Neither Rite Aid nor Walgreens undertakes any obligation to update any forward-looking statement to reflect events or circumstances after the date on which the statement is made or to reflect the occurrence of unanticipated events.

 

Additional Information and Where to Find It

 

In connection with the proposed strategic combination, Rite Aid intends to file relevant materials with the SEC, including a preliminary proxy statement on Schedule 14A. Following the filing of the definitive proxy statement with the SEC, Rite Aid will mail the definitive proxy statement and a proxy card to each stockholder entitled to vote at the special meeting relating to the proposed merger. INVESTORS ARE URGED TO READ THE PROXY STATEMENT WHEN IT BECOMES AVAILABLE BECAUSE IT WILL CONTAIN IMPORTANT INFORMATION. Investors will be able to obtain the proxy statement, as well as other filings containing information about Rite Aid, free of charge, from the SEC’s Web site (www.sec.gov).

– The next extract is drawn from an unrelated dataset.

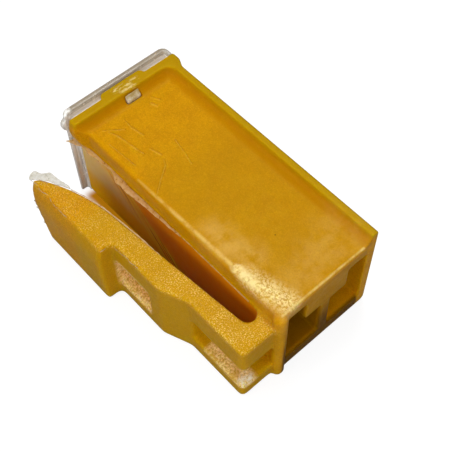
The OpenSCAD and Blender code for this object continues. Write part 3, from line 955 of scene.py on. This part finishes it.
class FUSE_OT_window_cap(bpy.types.Operator):
    """Clear window cap with softened moulded edges"""

    bl_idname = "fuse.window_cap"
    bl_label = "Build window cap"

    def execute(self, context):
        piece = merged_copy("window_cap", "clear_cap")
        remeshed(piece, CAP_VOXEL)
        relax(piece.data, 6)
        finished(piece, CAP_FACES)
        piece.data.materials.append(clear_plastic(context.scene.fuse_cap))
        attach(piece, "root")
        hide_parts("window_cap")
        return {"FINISHED"}


class FUSE_OT_element(bpy.types.Operator):
    """Finish of the stamped fuse element and its tin pellet"""

    bl_idname = "fuse.element"
    bl_label = "Finish fuse element"

    def execute(self, context):
        settings = context.scene.fuse_element
        finishes = {"fuse_element": stamped_alloy(settings), "tin_pellet": dull_tin(settings)}
        for node, material in finishes.items():
            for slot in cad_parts[node].material_slots:
                slot.material = material
        return {"FINISHED"}


class FUSE_OT_studio(bpy.types.Operator):
    """Pale floor, soft light and the camera"""

    bl_idname = "fuse.studio"
    bl_label = "Build studio"

    def execute(self, context):
        settings = context.scene.fuse_studio
        self.floor(settings)
        self.world(context, settings)
        self.soft_box("key soft box", settings.key_power, (0.1, 0.085, 0.3), 0.11)
        self.soft_box("overhead soft box", settings.lamp_power, (-0.03, 0.0, 0.3), 0.25)
        self.soft_box("arm side soft box", settings.fill_power, (-0.28, 0.06, 0.14), 0.2)
        self.soft_box("terminal side soft box", settings.front_power, (-0.12, -0.26, 0.1), 0.2)
        self.camera(context, settings)
        context.scene.view_settings.view_transform = "Standard"
        return {"FINISHED"}

    def floor(self, settings):
        mesh = bpy.data.meshes.new("floor")
        half = 1.5
        corners = [(-half, -half, 0), (half, -half, 0), (half, half, 0), (-half, half, 0)]
        mesh.from_pydata(corners, [], [(0, 1, 2, 3)])
        floor = new_object("floor", mesh)
        s = Shader("pale floor")
        rays = s.add("ShaderNodeLightPath").outputs
        seen = s.most(rays["Is Camera Ray"], rays["Is Transmission Ray"])
        # painted shade with yellow light on the floor in the arm's slot, where yellow light falls through
        # the plastic
        slot_glow_and_shade = s.inside(at(-1.1, 17.0, -1.0), at(3.0, 33.1, 1.0), 0.7)
        material = s.finish(
            Base_Color=s.paint(settings.floor_colour[:], slot_glow_and_shade, (0.2, 0.08, 0.002)),
            Roughness=0.9,
            Specular_IOR_Level=0.0,
            Emission_Color=s.paint((1.0, 1.0, 1.0, 1.0), slot_glow_and_shade, (0.34, 0.14, 0.003)),
            Emission_Strength=s.times(seen, 0.85),
        )
        floor.data.materials.append(material)

    def world(self, context, settings):
        world = bpy.data.worlds.new("soft studio")
        context.scene.world = world
        world.use_nodes = True
        nodes, links = world.node_tree.nodes, world.node_tree.links
        background = nodes["Background"]
        background.inputs["Color"].default_value = (1.0, 1.0, 1.0, 1.0)
        rays = nodes.new("ShaderNodeLightPath")
        level = nodes.new("ShaderNodeMapRange")
        links.new(rays.outputs["Is Camera Ray"], level.inputs["Value"])
        level.inputs["To Min"].default_value = settings.world_level
        level.inputs["To Max"].default_value = 1.0
        links.new(level.outputs[0], background.inputs["Strength"])

    def soft_box(self, name, power, place, size):
        lamp = bpy.data.lights.new(name, "AREA")
        lamp.shape = "SQUARE"
        lamp.size = size
        lamp.energy = power
        box = bpy.data.objects.new(name, lamp)
        bpy.context.scene.collection.objects.link(box)
        box.location = place
        box.rotation_euler = (-Vector(place)).to_track_quat("-Z", "Y").to_euler()

    def camera(self, context, settings):
        a, e, r = settings.azimuth, settings.elevation, settings.roll
        back = Vector((math.sin(a) * math.cos(e), -math.cos(a) * math.cos(e), math.sin(e)))
        level = Vector((math.cos(a), math.sin(a), 0.0))
        upright = back.cross(level)
        right = math.cos(r) * level + math.sin(r) * upright
        up = -math.sin(r) * level + math.cos(r) * upright
        data = bpy.data.cameras.new("camera")
        data.sensor_width = 36.0
        data.lens = settings.lens
        data.clip_start = 0.005
        data.clip_end = 10.0
        camera = bpy.data.objects.new("camera", data)
        bpy.context.scene.collection.objects.link(camera)
        turn = Matrix((right, up, back)).transposed().to_4x4()
        camera.matrix_world = Matrix.Translation(Vector(settings.place)) @ turn
        context.scene.camera = camera


class FUSE_PT_panel(bpy.types.Panel):
    """Sizes, colours and build steps of the fuse link"""

    bl_label = "Fuse Link"
    bl_idname = "FUSE_PT_panel"
    bl_space_type = "VIEW_3D"
    bl_region_type = "UI"
    bl_category = "Fuse Link"

    def draw(self, context):
        for name, operator in STEPS:
            box = self.layout.box()
            box.operator(operator)
            if name:
                group = getattr(context.scene, name)
                for key in group.bl_rna.properties.keys():
                    if key not in ("rna_type", "name"):
                        box.prop(group, key)


STEPS = [
    ("fuse_housing", "fuse.housing"),
    ("", "fuse.burrs"),
    ("fuse_cap", "fuse.window_cap"),
    ("fuse_element", "fuse.element"),
    ("fuse_studio", "fuse.studio"),
]
GROUPS = {
    "fuse_housing": HousingSettings,
    "fuse_cap": CapSettings,
    "fuse_element": ElementSettings,
    "fuse_studio": StudioSettings,
}
CLASSES = [
    *GROUPS.values(),
    FUSE_OT_housing,
    FUSE_OT_burrs,
    FUSE_OT_window_cap,
    FUSE_OT_element,
    FUSE_OT_studio,
    FUSE_PT_panel,
]


def register():
    for item in CLASSES:
        bpy.utils.register_class(item)
    for name, group in GROUPS.items():
        setattr(bpy.types.Scene, name, bpy.props.PointerProperty(type=group))


def unregister():
    for name in GROUPS:
        delattr(bpy.types.Scene, name)
    for item in reversed(CLASSES):
        bpy.utils.unregister_class(item)


def main():
    register()
    bpy.ops.fuse.housing()
    bpy.ops.fuse.burrs()
    bpy.ops.fuse.window_cap()
    bpy.ops.fuse.element()
    bpy.ops.fuse.studio()


if __name__ == "__main__":
    main()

Investors may also obtain Rite Aid’s SEC filings in connection with the transaction, free of charge, from Rite Aid’s Web site (www.RiteAid.com) under the link “Investor Relations” and then under the tab “SEC Filings,” or by directing a request to Rite Aid, Byron Purcell, Attention: Senior Director, Treasury Services & Investor Relations.

 

Participants in the Merger Solicitation

 

The directors, executive officers and employees of Rite Aid and other persons may be deemed to be participants in the solicitation of proxies in respect of the transaction. Information regarding Rite Aid’s directors and executive officers is available in its definitive proxy statement for its 2016 annual meeting of stockholders filed with the SEC on May 15, 2015. This document can be obtained free of charge from the sources indicated above. Other information regarding the interests of the participants in the proxy solicitation will be included in the proxy statement when it becomes available. This communication shall not constitute an offer to sell or the solicitation of an offer to sell or the solicitation of an offer to buy any securities, nor shall there be any sale of securities in any jurisdiction in which such offer, solicitation or sale would be unlawful prior to registration or qualification under the securities laws of any such jurisdiction. No offer of securities shall be made except by means of a prospectus meeting the requirements of Section 10 of the Securities Act of 1933, as amended.